Translation: Dinosaur fossils are found in great abundance in rocks given these names and misidentified as time periods.
The extinction of most dinosaur species occurred during the Cretaceous–Tertiary extinction event.
Translation / Fact: Dinosaur fossils don't occur in rock above the iridium layer (except as noted above sometimes they do and that fact is rationalized away but oh well).
The fossil record indicates that birds evolved within theropod dinosaurs during the Jurassic period.
Translation: Bird fossils are found in this rock with the dinosaurs.
Some of them survived the Cretaceous–Tertiary extinction event, including the ancestors of all modern birds.
Fact: Do they show up in higher rock or not -- it is not said, but since birds exist now perhaps it is simply assumed they also lived during that fictional time period even if perhaps there are no fossils to show it.
Consequently, in modern classification systems, birds are considered a type of dinosaur—the only group of which that has survived to the present day.[1][2]
Sigh.
Allow me to reiterate the absurdity of ascribing a time period to a particular depth of sediment in any case, particularly the neatly horizontal layers of sediments in the worldwide strata. May I point out that while the surface of the earth NOW is quite irregular -- rippled and buckled and carved out and folded and raised up and lumpy and hilly etc etc etc -- the strata are FLAT except where they have been distorted after they were all in place -- originally they were ALL flat. For great distances. All over the world. Where they are buckled and distorted this clearly occurred to many layers at once, obviously after they were all in place and at least somewhat hardened.
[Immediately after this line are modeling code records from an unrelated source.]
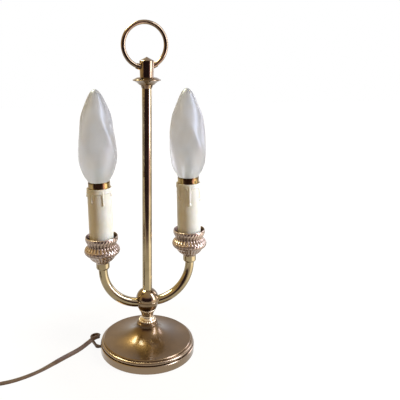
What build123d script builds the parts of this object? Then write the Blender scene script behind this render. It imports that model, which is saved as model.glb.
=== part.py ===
"""Two-light bouillotte lamp: a weighted bell base, a stem with a carrying ring, two curved arms,
and on each arm a gadrooned cup, a bayonet lampholder in a candle sleeve and a twisted-flame bulb.

Millimetres, +Z up. The origin is on the surface that the lamp stands on, under the stem's axis.
The arms lie along X, left is -X. What stands on an arm is measured up the candle's own axis, from
the arm's tip.
"""
import os
from math import cos, degrees, radians, sin, sqrt, tan
from types import SimpleNamespace

from build123d import *

os.makedirs("parts", exist_ok=True)

# ---------------------------------------------------------------- fits
thread_clearance = 0.05     # a threaded tube in its bore, both drawn plain
seat_clearance = 0.3        # a loose piece over what it stands on
running_clearance = 0.05    # a plunger or an axle in its bore
contact_gap = 0.1           # a plunger's tip under the bulb's contact

# ---------------------------------------------------------------- base
base_diameter = 105.0
base_wall_top = 8.0         # top of the plain side wall
base_wall_rounding = 0.5
shell_wall = 0.8
shell_lift = 0.4            # the shell's edge stands clear of the table on the felt
bead_inset = 2.7            # centre line of the rope bead, in from the side wall
bead_rise = 2.2             # and above the side wall's top
bead_size = 3.2
rim_inset = 3.5             # edge of the dished top, in from the side wall
rim_rise = 5.5
rim_rounding = 0.7
rim_land = 2.0              # flat ring between the rim and the flare
flare_rise = 16.1
dome_neck_diameter = 24.0
dome_shoulder = 1.4
felt_thickness = 0.8
felt_edge_gap = 0.5
plate_thickness = 0.7
plate_edge_gap = 1.5
weight_edge_gap = 1.6       # to the inside of the rim
weight_thickness = 9.7
weight_hub_diameter = 18.0
nut_pocket_diameter = 26.0
nut_pocket_depth = 7.5
nut_across_flats = 17.0
nut_thickness = 4.0
nut_flange_diameter = 22.0
nut_flange_thickness = 1.2
cord_channel_width = 7.0
channel_headroom = 0.6      # over the cord
grip_recess = 0.6           # deeper than the channel
grip_pocket_gap = 0.5       # all round the grip
cord_exit_height = 4.0
cord_exit_angle = 172.0     # degrees about the stem, from +X
grommet_wall = 0.5
grommet_flange = 0.4
grommet_flange_thickness = 0.8
grommet_proud = 0.2         # of the shell's wall
grommet_depth = 2.4
grip_length = 10.0          # along the cord
grip_width = 26.0
grip_inset = 19.5           # the grip's middle, from the base's edge
screw_diameter = 3.0
screw_head_diameter = 5.4
screw_head_height = 0.5
screw_length = 7.0
screw_inset = 15.5          # a plate screw's middle, from the base's edge
plate_screw_count = 3
screw_recess_floor = 0.2    # left of the plate under a screw's head

# ---------------------------------------------------------------- neck and cluster
rod_diameter = 10.0
rod_bore = 7.6
bead_string = 2.2           # section of the two bead rings
lower_ring_height = 3.2
lower_ring_diameter = 19.2
upper_ring_height = 2.3
upper_ring_diameter = 18.6
neck_height = 10.2
neck_foot_diameter = 15.6
neck_waist_diameter = 13.0
neck_top_diameter = 17.2
cluster_diameter = 25.5
cluster_wall = 1.6
cluster_floor = 3.0
bowl_height = 10.3
bowl_foot_diameter = 20.0
seam_bead = 0.9
cap_boss_depth = 6.5
cap_boss_diameter = 9.0

# ---------------------------------------------------------------- stem, collar, boss and ring
stem_diameter = 10.8
stem_bore = 8.8
stem_length = 225.3
stem_rod_diameter = 6.0
collar_diameter = 31.2
collar_height = 12.6
collar_edge_height = 9.2    # above the collar's foot
collar_edge_thickness = 1.4
collar_neck_diameter = 14.0
collar_neck_height = 4.0
boss_diameter = 15.0
boss_top_diameter = 16.2
boss_height = 18.0
boss_cone_height = 4.0
boss_thread_depth = 7.0
ring_diameter = 49.2        # centre line
ring_rod_diameter = 5.0
ring_foot_height = 10.4     # lowest point of the centre line above the boss's foot
ring_turn = 7.6             # degrees about the stem, from the plane of the arms
ring_lean = 5.0             # degrees towards the left
ring_socket_diameter = 6.6
ring_socket_reach = 11.3    # from the stem's axis
ring_gap = 7.0              # between the ring's two ends, inside the boss

# ---------------------------------------------------------------- arms
arm_diameter = 10.0
arm_bore = 8.0
arm_axis_rise = 7.3         # above the cluster's foot
arm_span = 49.4             # from the stem's axis to a candle's foot
arm_bend_radius = 42.0
arm_rise = 45.0             # from the arm's axis at the cluster to its tip
left_arm_bend = 87.8        # degrees: short of upright, so its candle leans out
right_arm_bend = 91.2       # degrees: past upright, so its candle leans in
core_diameter = 2.0
core_spacing = 3.2
joint_diameter = 2.8
joint_length = 9.0

# ---------------------------------------------------------------- on each arm, up the candle's axis
arm_collar_foot = -3.0
arm_collar_top = 4.5
arm_collar_diameter = 14.9
cup_floor = 13.5
cup_foot_diameter = 15.2
cup_pocket_diameter = 27.8
cup_bowl_diameter = 30.3    # under the bulge
cup_bowl_height = 12.7
cup_bulge_diameter = 39.3
cup_bulge_height = 18.5
cup_waist_diameter = 31.0
cup_waist_height = 24.3
cup_rim_diameter = 36.2
cup_rim_height = 31.5
cup_top = 34.5
cup_lip_width = 2.4
cup_nut_across_flats = 14.0
cup_nut_thickness = 3.0
holder_tube_length = 53.2
holder_tube_bore = 7.6
holder_cap_foot = 51.0
holder_cap_length = 10.0
holder_cap_wall = 0.8
holder_cap_floor = 2.4
holder_spigot = 3.0
barrel_diameter = 24.0
barrel_wall = 0.6
barrel_top = 94.2
insert_length = 13.5
plunger_diameter = 4.0
plunger_spacing = 9.0
plunger_length = 8.6
plunger_bore_depth = 11.0
spring_wire = 0.4
spring_turns = 5
spring_diameter = 2.8
terminal_width = 4.0
terminal_length = 5.0
terminal_spacing = 10.0
slot_clearance = 0.3        # round a bulb pin
slot_hook_length = 4.4      # sideways leg at the foot of the slot
left_pin_angle = -115.0     # degrees about the candle's axis, from +X
right_pin_angle = -92.0
sleeve_diameter = 26.4
sleeve_wall = 1.0
sleeve_length = 74.8

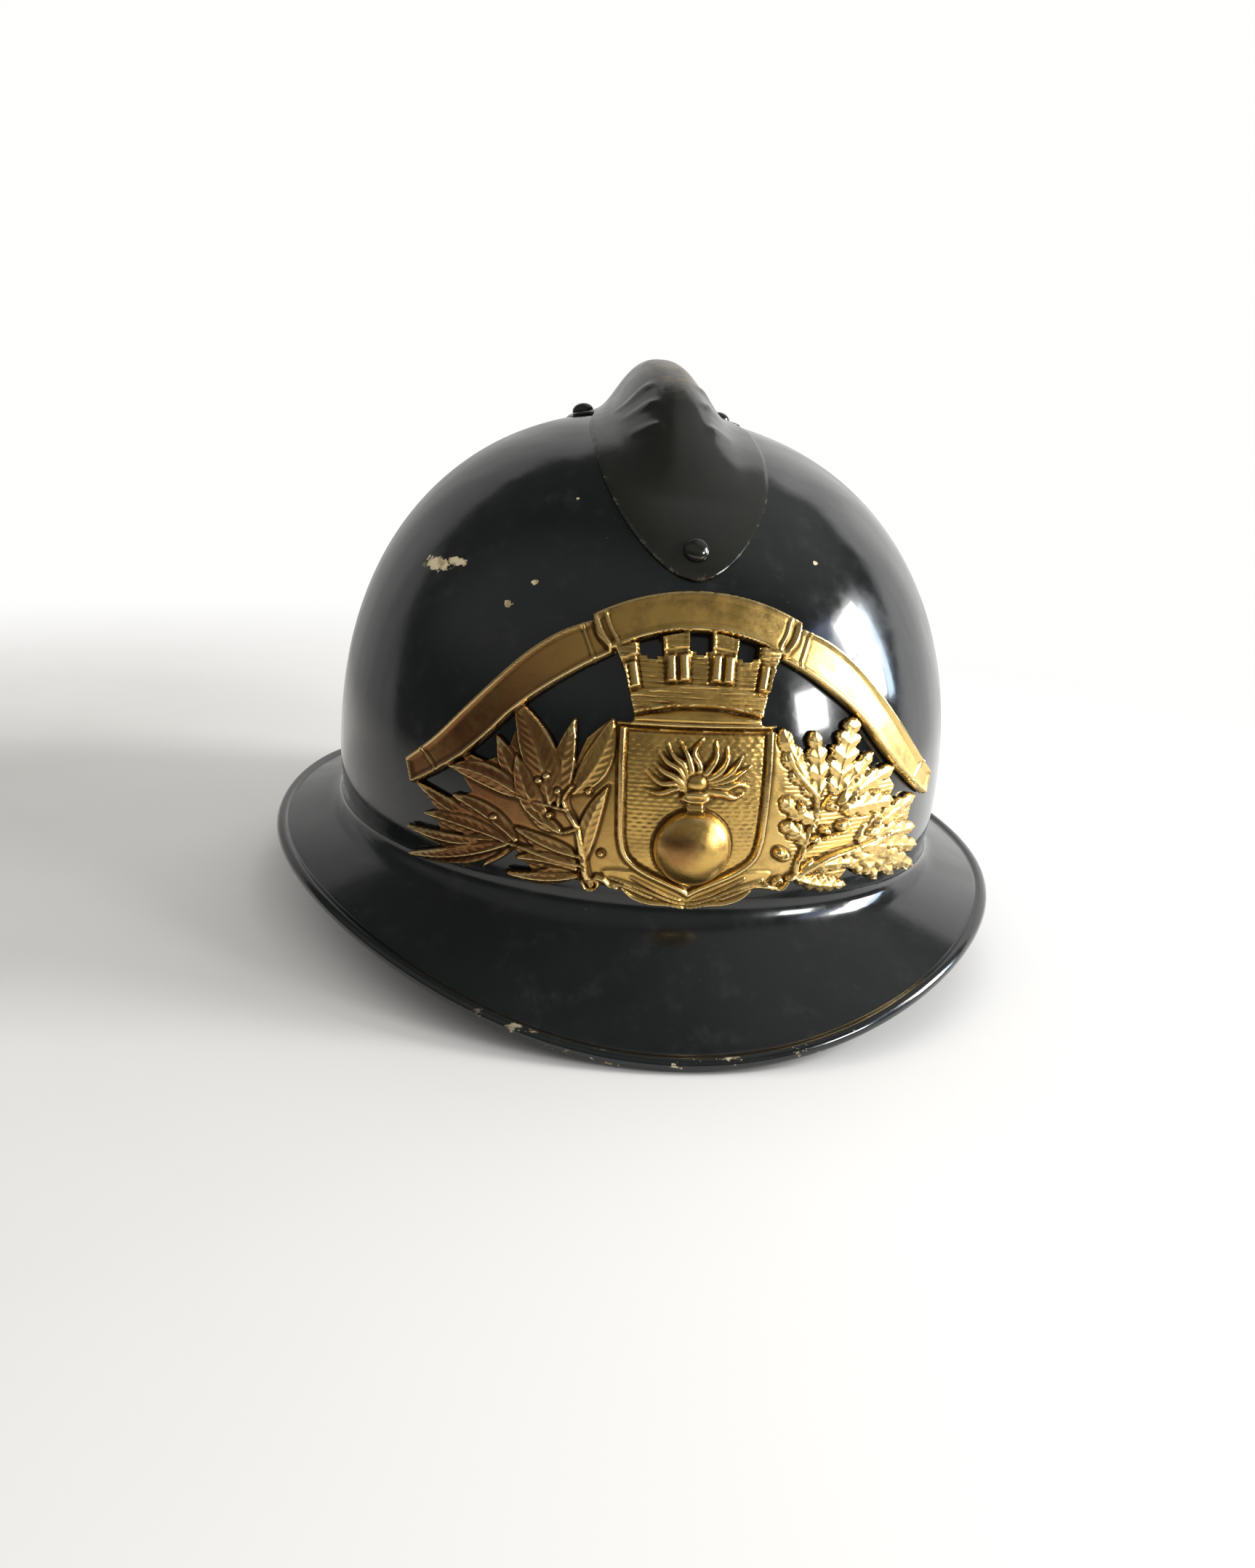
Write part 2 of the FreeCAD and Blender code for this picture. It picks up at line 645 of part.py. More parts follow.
def make_clip(angle_degrees):
    """Thin steel strip: up the inside of the shell, under the liner and up inside it."""
    plan = math.radians(angle_degrees)
    corners = [math.asin(side * CLIP_WIDTH / 2 / tightest_wall(plan)) for side in (-1, 1)]
    nearest = min(tightest_wall(plan + turn) * math.cos(turn) for turn in corners)
    wall = nearest - SHEET - CLIP_GAP - CLIP_SHEET / 2
    low = LINER_BOTTOM - CLIP_DROP
    inner = felt_wall(plan) - FELT - LAYER_GAP - LEATHER - CLIP_DROP
    points = ((wall, CLIP_TOP), (wall, low), (inner, low), (inner, low + CLIP_HOOK))
    outline = [Vector(r, -CLIP_WIDTH / 2, z) for r, z in points]
    shape = None
    for a, b in zip(outline, outline[1:]):
        d = b - a
        length = abs(d.x) + abs(d.z)
        corner = Vector(min(a.x, b.x) - CLIP_SHEET / 2, a.y, min(a.z, b.z) - CLIP_SHEET / 2)
        size_x = CLIP_SHEET + (length if abs(d.x) > 0 else 0)
        size_z = CLIP_SHEET + (length if abs(d.z) > 0 else 0)
        box = Part.makeBox(size_x, CLIP_WIDTH, size_z, corner)
        shape = box if shape is None else shape.fuse(box)
    shape = shape.removeSplitter()
    shape.rotate(Vector(0, 0, 0), Vector(0, 0, 1), angle_degrees)
    return shape


# ---------------------------------------------------------------- chin strap

def pivot_wall():
    """Outside of the shell at the strap pivots."""
    return side_wall(PIVOT_Y, PIVOT_Z - BRIM_LINE)


def pivot_seat():
    """Outer face of the pivot washers, clear of the curved wall."""
    return side_wall(PIVOT_Y, FILLET_UP) - SHEET - HANGER_SEAT_GAP


def along_strap(x, reach, across=0.0):
    """Point in the strap's plane: reach from the pivot axis, and across the strap's width."""
    a = math.radians(STRAP_TILT)
    return Vector(
        x,
        PIVOT_Y + reach * math.cos(a) + across * math.sin(a),
        PIVOT_Z - reach * math.sin(a) + across * math.cos(a),
    )


STRAP_LINE = ((HANGER_LOOP_X, HANGER_LOOP_REACH), (84.5, 36.0), (76.5, 56.0), (63.5, 77.0), (48.0, 96.0),
              (STRAP_HALF_RUN, STRAP_REACH))


def strap_layer(inside, thickness, line):
    """Leather layer: the line is its middle, from one end to the straight run and back up the far side."""
    def side(shift):
        points = [along_strap(x + shift * nx, r + shift * nr, -STRAP_WIDTH / 2)
                  for x, r, nx, nr in with_normals(line)]
        curve = Part.BSplineCurve()
        curve.interpolate(Points=points, InitialTangent=along_strap(0, 1) - along_strap(0, 0),
                          FinalTangent=Vector(-1, 0, 0))
        right = curve.toShape()
        left = right.mirror(Vector(0, 0, 0), Vector(1, 0, 0))
        run = Part.makeLine(points[-1], Vector(-points[-1].x, points[-1].y, points[-1].z))
        return right, run, left, points[0]

    near = side(inside)
    far = side(inside + thickness)
    edges = list(near[:3]) + list(far[:3])
    for sign in (1, -1):
        a, b = near[3], far[3]
        edges.append(Part.makeLine(Vector(sign * a.x, a.y, a.z), Vector(sign * b.x, b.y, b.z)))
    wire = Part.Wire(Part.__sortEdges__(edges))
    width = along_strap(0, 0, STRAP_WIDTH) - along_strap(0, 0, 0)
    return Part.Face(wire).extrude(width)


def with_normals(line):
    """Each point of the line with its outward direction, level at the straight run."""
    out = []
    for i, (x, r) in enumerate(line):
        if i == 0:
            n = (1.0, 0.0)
        elif i == len(line) - 1:
            n = (0.0, 1.0)
        else:
            dx = line[i + 1][0] - line[i - 1][0]
            dr = line[i + 1][1] - line[i - 1][1]
            k = math.hypot(dx, dr)
            n = (dr / k, -dx / k)
        out.append((x, r, n[0], n[1]))
    return out


def make_chin_strap():
    return strap_layer(-STRAP_THICKNESS / 2, STRAP_THICKNESS, STRAP_LINE)


def oriented_box(x0, x1, r0, r1, a0, a1):
    """Box in the strap's own directions: x, reach from the pivot and across."""
    box = Part.makeBox(x1 - x0, r1 - r0, a1 - a0, Vector(x0, r0, a0))
    box.Placement = Placement(Vector(0, PIVOT_Y, PIVOT_Z), Rotation(Vector(1, 0, 0), -STRAP_TILT))
    return box


def make_strap_tail():
    """Free end of the strap: a second layer outside the straight run."""
    near = STRAP_REACH + STRAP_THICKNESS / 2 + TAIL_GAP
    return oriented_box(-STRAP_HALF_RUN + TAIL_SHORT, STRAP_HALF_RUN, near, near + TAIL_THICKNESS,
                        -TAIL_WIDTH / 2, TAIL_WIDTH / 2)


def make_buckle():
    """Rectangular slider around both layers of the strap."""
    low = STRAP_REACH - STRAP_THICKNESS / 2 - BUCKLE_CLEARANCE
    high = STRAP_REACH + STRAP_THICKNESS / 2 + TAIL_GAP + TAIL_THICKNESS + BUCKLE_CLEARANCE
    half = STRAP_WIDTH / 2 + BUCKLE_CLEARANCE
    x0, x1 = BUCKLE_X - BUCKLE_LENGTH / 2, BUCKLE_X + BUCKLE_LENGTH / 2
    wall_half = half + BUCKLE_WALL
    outer = oriented_box(x0, x1, low - BUCKLE_WALL, high + BUCKLE_WALL, -wall_half, wall_half)
    inner = oriented_box(x0 - 1, x1 + 1, low, high, -half, half)
    window_half = half - BUCKLE_WINDOW_SIDE
    window = oriented_box(x0 + BUCKLE_WINDOW_END, x1 - BUCKLE_WINDOW_END, high - 1, high + BUCKLE_WALL + 1,
                          -window_half, window_half)
    return outer.cut(inner).cut(window)


def make_hanger(side):
    """Steel hanger: an eye on the pivot rivet and a rectangular loop that carries the strap's end."""
    outer_x = pivot_seat() - WASHER_THICKNESS - 0.1
    inner_x = outer_x - HANGER_SHEET
    plate = oriented_box(inner_x, outer_x, 0, HANGER_PLATE_REACH, -HANGER_EYE, HANGER_EYE)
    eye = pivot_cylinder(HANGER_EYE, HANGER_SHEET, inner_x)
    half = HANGER_WIDTH / 2
    low_x, high_x = HANGER_LOOP_X - 0.2, HANGER_LOOP_X - 0.2 + HANGER_GAUGE
    foot = HANGER_PLATE_REACH - HANGER_GAUGE
    frame = oriented_box(low_x, outer_x, foot, HANGER_PLATE_REACH, -half, half)
    for sign in (-1, 1):
        a0, a1 = sorted((sign * half, sign * (half - HANGER_GAUGE)))
        frame = frame.fuse(oriented_box(low_x, high_x, foot, HANGER_LOOP_REACH, a0, a1))
    bar = oriented_box(low_x, high_x, HANGER_LOOP_REACH - HANGER_GAUGE, HANGER_LOOP_REACH, -half, half)
    hole = pivot_cylinder(PIVOT_SHANK + SHANK_CLEARANCE, 20, 80)
    hanger = plate.fuse([eye, frame, bar]).cut(hole).removeSplitter()
    return hanger if side > 0 else across_the_middle(hanger)


def make_hanger_rivet(side):
    """Low head outside the shell, shank through the washer and the hanger, and an upset inner end."""
    outside = pivot_wall() + PIVOT_HEAD_GAP
    inner = pivot_seat() - WASHER_THICKNESS - HANGER_SHEET - 0.25
    head = pivot_cone(*PIVOT_HEAD, outside)
    shank = pivot_cylinder(PIVOT_SHANK, outside + 0.1 - inner, inner)
    upset = pivot_cone(*PIVOT_UPSET, inner, outwards=False)
    rivet = head.fuse([shank, upset]).removeSplitter()
    return rivet if side > 0 else across_the_middle(rivet)


def make_hanger_washer(side):
    x = pivot_seat() - WASHER_THICKNESS
    washer = pivot_cylinder(PIVOT_WASHER_RADIUS, WASHER_THICKNESS, x)
    washer = washer.cut(pivot_cylinder(PIVOT_SHANK + SHANK_CLEARANCE, 20, 80))
    return washer if side > 0 else across_the_middle(washer)


# ---------------------------------------------------------------- assembly

def build():
    parts = {}
    shell = make_shell()
    parts["shell"] = shell.cut(Part.makeCompound(shell_holes()))
    parts["crest"] = make_crest()
    for name, (base, normal) in crest_rivet_seats().items():
        parts["crest_rivet_" + name] = make_crest_rivet(base, normal)
        parts["crest_washer_" + name] = make_crest_washer(base, normal)
    parts["badge"] = make_badge()
    parts["liner_band"] = make_liner_band()
    parts["felt_band"] = make_felt_band()
    for index in range(TONGUES):
        parts["liner_tongue_%d" % (index + 1)] = make_tongue(index)
    parts["liner_lace"] = make_lace()
    for name, angle in SPACER_ANGLES.items():
        parts["spacer_" + name] = make_spacer(angle)
        parts["liner_clip_" + name] = make_clip(angle)
    for side, name in ((-1, "left"), (1, "right")):
        parts["badge_tab_" + name] = make_badge_tab(side)
        parts["strap_hanger_" + name] = make_hanger(side)
        parts["hanger_rivet_" + name] = make_hanger_rivet(side)
        parts["hanger_washer_" + name] = make_hanger_washer(side)
    parts["chin_strap"] = make_chin_strap()
    parts["chin_strap_tail"] = make_strap_tail()
    parts["slider_buckle"] = make_buckle()
    return parts


def main():
    os.makedirs(OUT, exist_ok=True)
    for name, shape in build().items():
        shape.exportStep(os.path.join(OUT, name + ".step"))
        box = shape.BoundBox
        print("%-20s solids %d valid %s volume %9.1f  x %7.1f %7.1f  y %7.1f %7.1f  z %7.1f %7.1f" % (
            name, len(shape.Solids), shape.isValid(), shape.Volume,
            box.XMin, box.XMax, box.YMin, box.YMax, box.ZMin, box.ZMax))


main()
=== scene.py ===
"""Looks of a vintage steel firefighter helmet: enamelled shell and crest, pressed brass badge, leather
liner and chin strap.

Lengths are millimetres, and mesh points are turned into metres when a mesh is made. Lights, the floor
and the x, y and z that materials read are in metres. Heights of the dome are counted from the brim line.
"""
import math

import bmesh
import bpy
import numpy as np
from mathutils import Matrix, Vector


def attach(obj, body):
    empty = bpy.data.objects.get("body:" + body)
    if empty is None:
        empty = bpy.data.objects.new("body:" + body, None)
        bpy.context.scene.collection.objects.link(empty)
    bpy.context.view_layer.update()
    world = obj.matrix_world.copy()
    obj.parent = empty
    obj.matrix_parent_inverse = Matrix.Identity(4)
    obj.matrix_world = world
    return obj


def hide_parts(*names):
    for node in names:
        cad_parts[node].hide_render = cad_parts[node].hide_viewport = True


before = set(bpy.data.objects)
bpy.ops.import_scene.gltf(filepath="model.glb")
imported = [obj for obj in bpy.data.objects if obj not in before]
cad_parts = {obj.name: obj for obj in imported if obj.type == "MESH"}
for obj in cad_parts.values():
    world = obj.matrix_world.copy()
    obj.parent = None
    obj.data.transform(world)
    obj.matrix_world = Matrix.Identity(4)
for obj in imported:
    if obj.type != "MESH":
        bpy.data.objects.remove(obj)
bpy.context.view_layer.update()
MM = 0.001

# ---------------------------------------------------------------- sizes of the helmet

DOME_HALF_WIDTH = 96.9
DOME_HALF_LENGTH = 113.5
DOME_HEIGHT = 125.5
DOME_POWER = 2.23
PLAN_POWER = 2.12
WAIST_HEIGHT = 20.0
WAIST_TUCK = 0.022
BRIM_SIDE = 18.9
BRIM_END = 31.2
BRIM_SIDE_DROP = 7.4
BRIM_END_DROP = 26.0
BRIM_DROP_POWER = 3.8
BRIM_PLAN_POWER = 2.05
BEAD_RADIUS = 1.9
SHEET = 0.9
FILLET_UP = 5.0
FILLET_OUT = 6.0
BRIM_LINE = BRIM_END_DROP + BEAD_RADIUS
CREASE_TURN = 140.0
UNDERSIDE_TURN = -190.0

CREST_SHEET = 0.8
CREST_GAP = 0.15
CREST_TIP = -95.0
CREST_MIDDLE = 5.0
CREST_RISE = 15.3
CREST_BELL = 11.7
CREST_BELL_POWER = 2.7
CREST_RIDGE_REACH = 82.0
CREST_APRON = 24.0
CREST_SADDLE = 20.5
CREST_EAR = 26.5
CREST_EAR_MIDDLE = 8.0
CREST_EAR_HALF = 13.0
CREST_YAW = math.radians(1.8)
CREST_REACH = CREST_MIDDLE - CREST_TIP
TIP_RIVET_INSET = 5.5

BADGE_GAP = 0.55
BADGE_TURN = math.radians(1.5)
BADGE_CENTRE = (1.6, 45.0)
BADGE_STEP = 0.27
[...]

Here's a perfectly pedestrian example of the bumpy earth we live on today that also shows the straight horizontal strata that are so laughably supposed to have been laid down in enormously long time periods -- without a bit of bumpiness to show for all that time they hung out on the surface of the planet, just nice clean flat horizontality.
Somewhere in this picture is the K-T boundary by the way. I'm not sure which line is supposed to be that boundary though.
What does this mean? It means at least that logically, according to the geologic timetable, all the earlier periods of time until the recent were undisturbed by normal processes of erosion, earthquakes, tectonic uplift, tectonic buckling, etc. etc. etc. All this occurred to the strata only AFTER THEY WERE ALL IN PLACE. I've put up many pictures on this blog that demonstrate this fact.
Therefore the standard evolutionist / geo timetable theory gives a picture of a remarkably placid planet unlike anything we know in historical time. (Yes I know they are rightly assumed to have been laid down in water, but were they under water ALL that time and only emerged to the surface at the point the canyon was cut?)
So, following the standard theory that explains those neat flat layers as time periods of millions of years each, nothing at all happened in the Grand Canyon - Grand Staircase area in the way of normal surface disturbance for all those millions of years, until after all the strata / time periods were neatly built up. THEN came the volcano beneath that uplifted the land, THEN came the cracking and breaking off of the layers that caused the canyons and the cliffs, THEN came the cataract of water that carved the canyon, and the canyons and cliffs of the Grand Staircase to the north as well. NO canyon was cut until all the strata were in place, no river ran through them until then. For millions upon millions of years.
This simple logical observation OUGHT to wake some up out of the Evolutionist Daydream. It really ought.